В Барраже жили и братишка, и сестрёнка. Братишка, видев, как взрослые сажают картошину, а вырастает ведро, посадил деньги. Но весной деньги не проросли. Младшая сестрёнка однажды вбежала в дом с большим ножом и оторванной бретелькой сарафана. Она срезала подсолнух у соседей, которые её неожиданно заметили и спустили с цепи громадного пса... По вечерам мы ходили в кино, разрешение спрашивали у тёти Муси, деньги – у тёти Сони.
Потом после войны они выстроили себе свой дом сами. Ближе к шоссейной дороге, но недалеко от семафора. Я пыталась красить у них фронтоны… А подушка, которая была вышита мною крестиком, долгие годы лежала у них на диване.
Но больше всего меня потрясала их корова. Стадо гнал пастух, корова, подходя к дому, спокойно переходила узенький мостик через чистый арык, заходила во двор и проходила на своё место. Через полчаса нам давали парное молоко, которое я ненавижу до сих пор.
В последние мои ташкентские годы в Барраж стала приезжать на Пасху и моя свекровь.
Папин дом
Взял папа деньги у сестры. Не успел и не сумел вернуть. Дом простоял восемь лет. Потом приехал бульдозер и дом рухнул за считанные минуты. Для бабушки это была очередная трагедия. Состояние папы я не помню… Но вздумала его «лечить».
«Вот ты верный коммунист. Почему государство так обошлось с твоим домом? Хорошо, во время войны ты был в Иране, а не на передовой… И не погиб, как дядя Автандил… В этом же нет твоей вины. В Иран тебя отправили комиссаром, не по своей воле ехал… И скажи – почему ты 20 лет носишь одни и те же брюки? Ведь у тебя ясная голова, ты отлично соображаешь и дело своё делаешь профессионально… Весь двор говорит об этом, а они «специалисты». Мама говорила, что тебя рекомендовали в заместители министра, а ты не пошёл… Почему?»
Папа отвечал неуверенно и нехотя: «Честно надо жить... чтобы перед людьми было не стыдно… не могу я обманывать государство…»

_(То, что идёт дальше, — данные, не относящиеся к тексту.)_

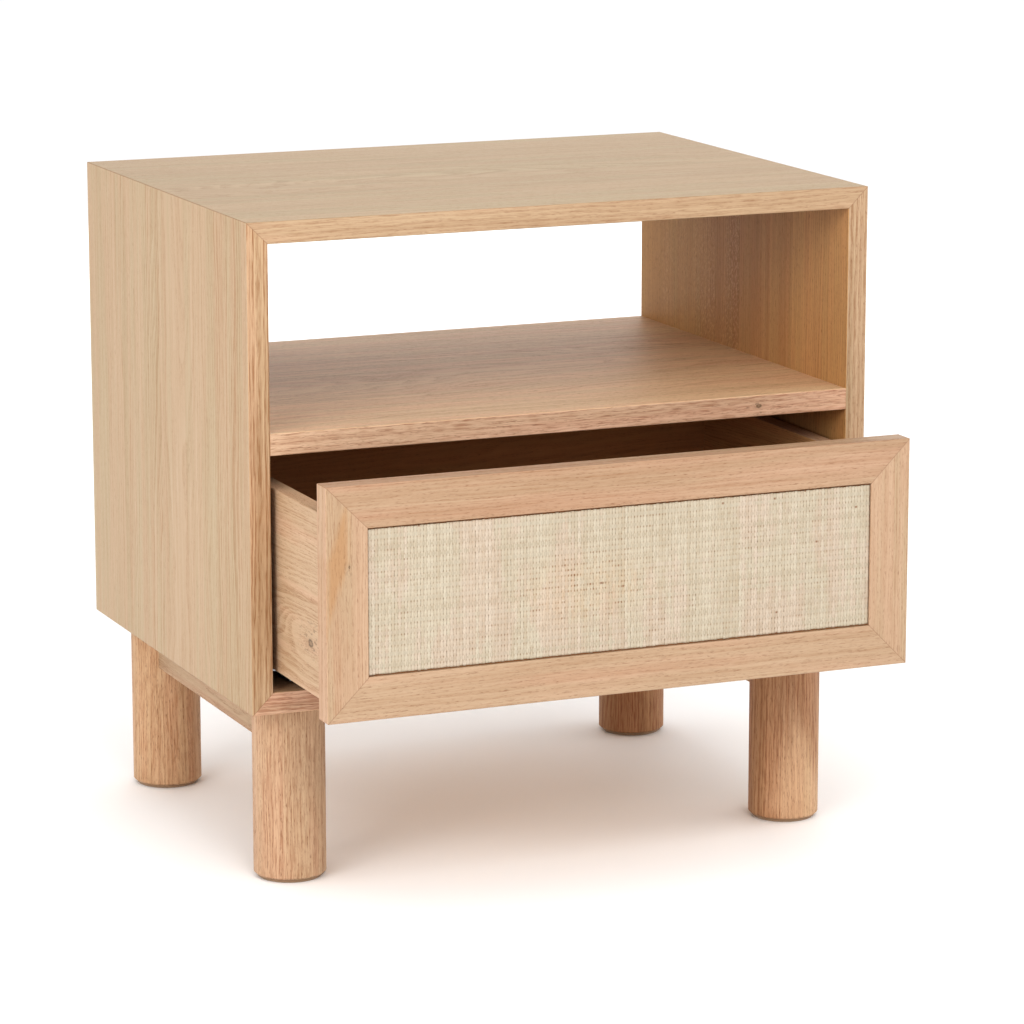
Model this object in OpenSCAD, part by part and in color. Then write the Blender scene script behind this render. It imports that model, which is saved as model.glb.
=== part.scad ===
// Bedside cabinet: a mitred box on four round legs, with an open niche over one inset drawer.
// Origin: on the floor, under the middle of the box. +X right, +Y to the back, +Z up. Millimetres.
// The drawer is drawn pulled out by drawer_open.

/* [Cabinet] */
// Width of the box
cabinet_w = 550; // [480:10:700]
// Depth of the box
cabinet_d = 410; // [400:5:450]
// Height from the floor to the top face
cabinet_h = 550; // [540:10:650]
// Thickness of the box boards and of the shelf
board = 18; // [18:1:22]
// Height of the legs, floor glides included
leg_h = 150; // [120:5:160]
// Clear height of the drawer bay
bay_h = 194; // [190:1:220]
// Radius of the eased edges
arris = 1; // [0.5:0.1:1.5]

/* [Legs] */
// Diameter of a leg
leg_d = 60; // [50:1:70]
// Gap between a leg and the plane of the box's side and front
leg_inset = 18; // [10:1:30]
// Width of the rail that joins a front leg to the rear one
rail_w = 30; // [24:1:40]
// Height of that rail
rail_h = 40; // [36:1:50]

/* [Drawer] */
// How far the drawer is drawn pulled out
drawer_open = 118; // [0:1:240]
// Gap between the drawer front and each side panel
front_gap = 2; // [1:0.5:3]
// Gap above the drawer front
front_gap_above = 3.5; // [1:0.5:4]
// Gap below the drawer front
front_gap_below = 1.5; // [1:0.5:3]
// Thickness of the drawer front
front_t = 20; // [20:1:22]
// Width of the drawer front's frame members
frame_w = 35; // [34:1:45]
// Thickness of the drawer's sides, back and inner front
drawer_t = 15; // [14:1:16]
// Height of the drawer's sides
drawer_side_h = 150; // [130:1:150]
// Length of the drawer box behind its front
drawer_l = 345; // [340:1:350]

/* [Hidden] */

$fn = 64;
eps = 0.01;
oak = "burlywood";
pale_oak = "wheat";
beech = "navajowhite";
steel = "silver";
plastic = "dimgray";

half_w = cabinet_w / 2;
half_d = cabinet_d / 2;
inner = half_w - board;            // inside face of a side panel, from the middle
box_h = cabinet_h - leg_h;
floor_z = leg_h + board;           // top face of the bottom panel
shelf_z = floor_z + bay_h;         // underside of the shelf
glue_gap = 0.1;                    // all round a spline, dowel or tongue in its slot

// Back panel, in grooves
back_t = 6;
back_inset = 10;                   // from the rear edges to the panel
groove = 6;                        // depth of the grooves

// Splines in the mitres
case_spline = [12, cabinet_d - 20, 4];
case_spline_in = 8;                // from the inside corner
front_spline = [16, 4, 30];

// Dowels
dowel_r = 4;
dowel_l = 30;
shelf_dowel_y = [-150, 0, 150];
shelf_dowel_in = 12;               // length inside the side panel
rail_dowel_l = 40;
rail_dowel_z = [12, 28];           // above the rail's underside

// Legs
leg_r = leg_d / 2;
leg_x = half_w - leg_inset - leg_r;
leg_y = half_d - leg_inset - leg_r;
glide_t = 3;
glide_r = leg_r - 3;
peg_r = 4;
peg_l = 12;
leg_chamfer = 1.5;
insert_r = 6;
insert_l = 20;
bolt_r = 3.9;
bolt_l = 60;
bolt_head_r = 8;
bolt_head_h = 4.5;
rail_z = leg_h - rail_h;
rail_screw_y = [-80, 80];
rail_screw_sink = 20;              // from the rail's underside to the screw head's seat

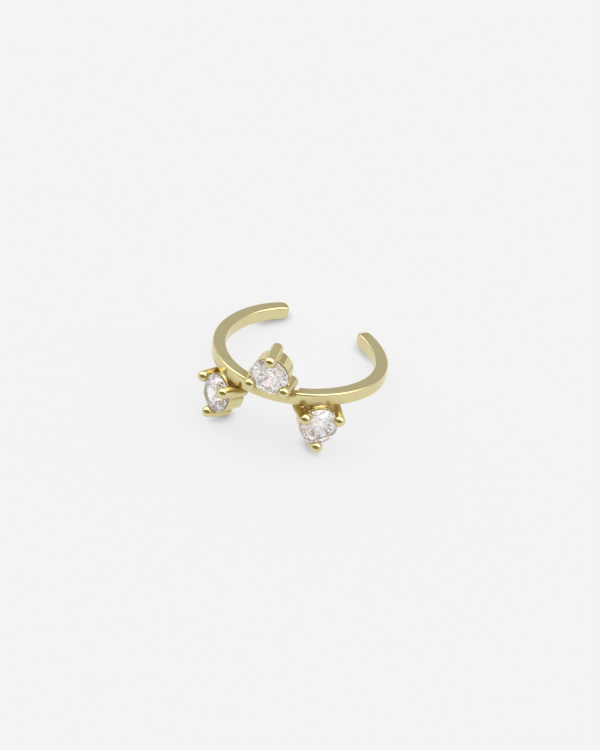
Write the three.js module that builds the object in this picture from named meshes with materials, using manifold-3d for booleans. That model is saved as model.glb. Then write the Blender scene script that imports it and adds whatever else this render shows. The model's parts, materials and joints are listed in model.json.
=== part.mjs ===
// An open ear cuff: a square-section band whose front carries three prong settings, one above it and one
// below it on each side, each holding a round brilliant-cut stone.
// Millimetres, +Z up. The cuff lies on its side as it comes to rest by itself, with its front towards -Y,
// and the origin is the middle of its footprint, on the surface that it rests on.

import * as THREE from "three";
import { ConvexHull } from "three/addons/math/ConvexHull.js";
import { ConvexGeometry } from "three/addons/geometries/ConvexGeometry.js";
import { mergeVertices } from "three/addons/utils/BufferGeometryUtils.js";
import Module from "manifold-3d";

// Driving sizes of the band
const BAND_INNER_RADIUS = 5.53;
const BAND_THICKNESS = 0.97; // across the wall, from the inner face to the outer one
const BAND_HEIGHT = 1.0; // along the ring's axis
const BAND_EDGE_RADIUS = 0.15;
const GAP_WIDTH = 5.47; // between the inner corners of the two free ends
const GAP_TURN = -2; // degrees by which the gap is turned from straight behind the centre setting
const END_ROUND_LENGTH = 0.58; // how far back from its face an end starts to round over
const END_ROUND = { outer: 0.62, inner: 0.1, top: 0.12, bottom: 0.38 }; // how deep each side rounds over

// The band was closed by hand, so it is slightly out of round. Each row is a wave round the ring: how many
// lobes it has, and its height as a share of the middle radius, ahead on the setting's line and aside of it.
const BAND_BENDS = [
  { lobes: 2, ahead: 0.016, aside: 0.01 },
  { lobes: 3, ahead: -0.004, aside: -0.019 },
  { lobes: 4, ahead: 0.008, aside: 0.004 },
];

// Driving sizes of a stone, a round brilliant cut
const STONE_DIAMETER = 2.8;
const TABLE_DIAMETER = 1.6;
const CROWN_HEIGHT = 0.43;
const GIRDLE_HEIGHT = 0.08;
const PAVILION_DEPTH = 1.2;
const STAR_REACH = 0.52; // where the star facets end, as a share of the way from the table to the girdle
const LOWER_HALF_REACH = 0.77; // how far the lower halves run from the girdle to the culet
const FACET_FOLDS = 8;

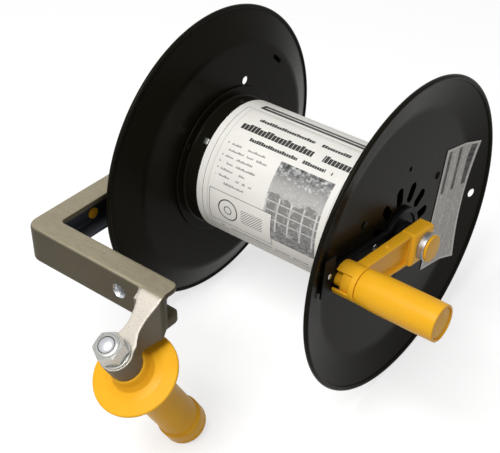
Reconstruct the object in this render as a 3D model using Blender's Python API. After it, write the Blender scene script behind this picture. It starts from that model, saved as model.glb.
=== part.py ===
# Electric fence reel: a drum between two dished steel flanges turns on an axle that a cast frame holds
# from one side. A hand grip hangs under the frame, and a crank at the axle's free end drives the drum
# through a peg that pulls out along its grip.
# Every length is in metres and every angle in degrees. X runs along the axle towards the crank,
# the frame reaches out along -Y, and Z is up.

import math

import bmesh
import bpy
from mathutils import Matrix

# Fits
SEAT_GAP = 0.0003
RUNNING_GAP = 0.0003

# How far a screw or rivet head stands straight, how wide its top is, and where a rounded corner's
# middle point lies, each as a share
HEAD_SIDE = 0.6
HEAD_TOP = 0.8
CORNER_POINT = 0.3

# Facets round each kind of turned piece
RIM_STEPS = 60
DRUM_STEPS = 40
ROUND_STEPS = 24
SMALL_STEPS = 12

# Flanges
FLANGE_RADIUS = 0.127
RIM_SPREAD = 0.1873
RIM_BEAD_RADIUS = 0.002
SHEET_THICKNESS = 0.001
LEFT_DISH_DEPTH = 0.01165
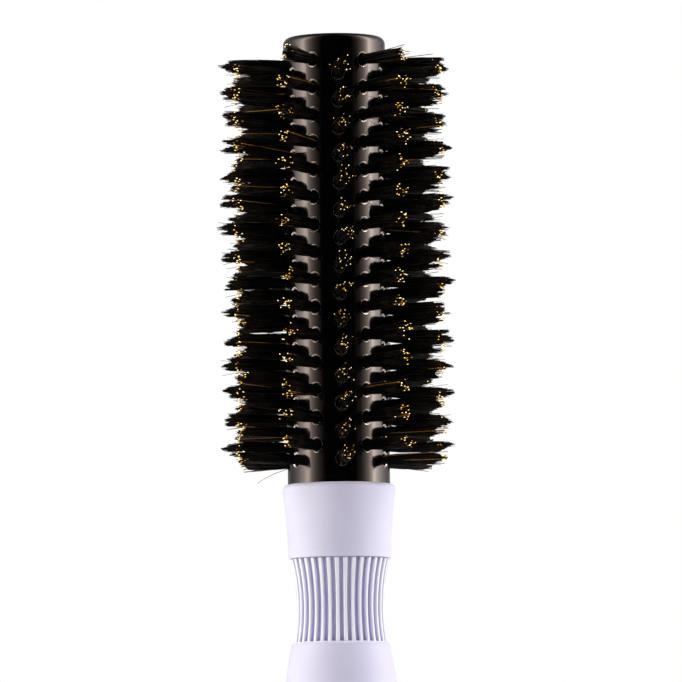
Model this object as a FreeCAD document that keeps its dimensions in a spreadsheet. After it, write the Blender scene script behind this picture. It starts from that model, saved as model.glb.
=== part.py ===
import FreeCAD, Part

import os

import Sketcher

# Round barrel brush. The brush stands on its tail: +Z runs along its axis from the tail to the
# barrel's tip, and the origin is the centre of the tail's flat end. Levels are heights above it.

SIZES = {
    # barrel
    "barrel_radius": 12.76,
    "barrel_tip": 247.85,
    "crown_edge_radius": 10.9,
    "crown_edge_drop": 0.5,
    "corner_radius": 1.78,
    "seat_level": 132.1,
    "tenon_radius": 7.0,
    "tenon_length": 32.0,
    "tenon_bevel": 0.8,
    # tufts, their holes and their anchors
    "row_count": 12,
    "tufts_per_row": 15,
    "tuft_pitch": 6.88,
    "first_tuft": 140.95,
    "hole_radius": 1.45,
    "hole_floor": 7.6,
    "lip_depth": 0.2,
    "lip_reach": 0.3,
    "lip_width": 1.24,
    "tuft_root_radius": 1.02,
    "tuft_tip_radius": 2.2,
    "tip_round": 0.083,
    "bristle_radius": 29.4,
    "anchor_width": 1.2,
    "anchor_thickness": 0.25,
    "anchor_half_length": 1.43,
    # handle core and the pin that locks the tenon in it
    "core_radius": 9.0,
    "core_tail_radius": 6.0,
    "core_step": 30.0,
    "core_bevel": 0.5,
    "fit_gap": 0.05,
    "socket_spare": 0.5,
    "pin_level": 106.0,
    "pin_radius": 1.25,
    "pin_half_length": 8.8,
    "pin_bevel": 0.3,
    # front collar
    "collar_top": 135.15,
    "collar_bottom": 116.6,
    "seam_gap": 0.1,
    "collar_lip_radius": 12.95,
    "collar_top_radius": 14.05,
    "collar_bottom_radius": 12.85,
    "collar_flare_radius": 150.0,
    "collar_corner_height": 1.3,
    "collar_corner_radius": 1.25,
    "rim_radius": 0.3,
    # ribbed sleeve
    "rib_gap": 0.2,
    "rib_top_radius": 12.6,
    "rib_bottom_radius": 11.8,
    "waist_curve": 49.5,
    "neck_radius": 11.2,
    "flute_count": 36,
    "flute_turn": -2.8,
    "flute_half_width": 0.48,
    "flute_depth": 1.25,
    "flute_spare": 0.6,
    "flute_land": 0.15,
    "rib_round": 0.44,
    # rear grip
    "grip_top": 95.55,
    "grip_shoulder_radius": 12.3,
    "grip_shoulder_drop": 0.7,
    "grip_shoulder_curve": 0.7,
    "grip_swell_radius": 14.8,
    "grip_swell_level": 70.2,
    "grip_front_curve": 121.3,
    "grip_rear_curve": 328.7,
    # tail cap
    "tail_level": 9.0,
    "tail_radius": 8.9,
    "tail_edge_radius": 8.5,
    "tail_corner": 2.2,
    "tail_flat_radius": 6.3,
    "spigot_radius": 3.0,
    "spigot_length": 8.0,
    # nought, for a point on the axis or at the base
    "axis": 0.0,
    "base": 0.0,
}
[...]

«Папа, но ты же понимаешь, что нашему государству на нас наплевать. Оно бабушке даже пособие не выдавало за потерю кормильца. Неужели сын её отдал жизнь для того, чтобы сегодня бульдозер ломал крышу над её головой?» Мама и бабушка пошли по знакомым. Вскоре нашли маленького человека в этой цепочке «связей». Цепочка оказалась длинной. Не на каждое звено хватило накопленного. Но, что-то женщины сделали, потому что за снесённый дом мы получили в центре трёхкомнатную квартиру.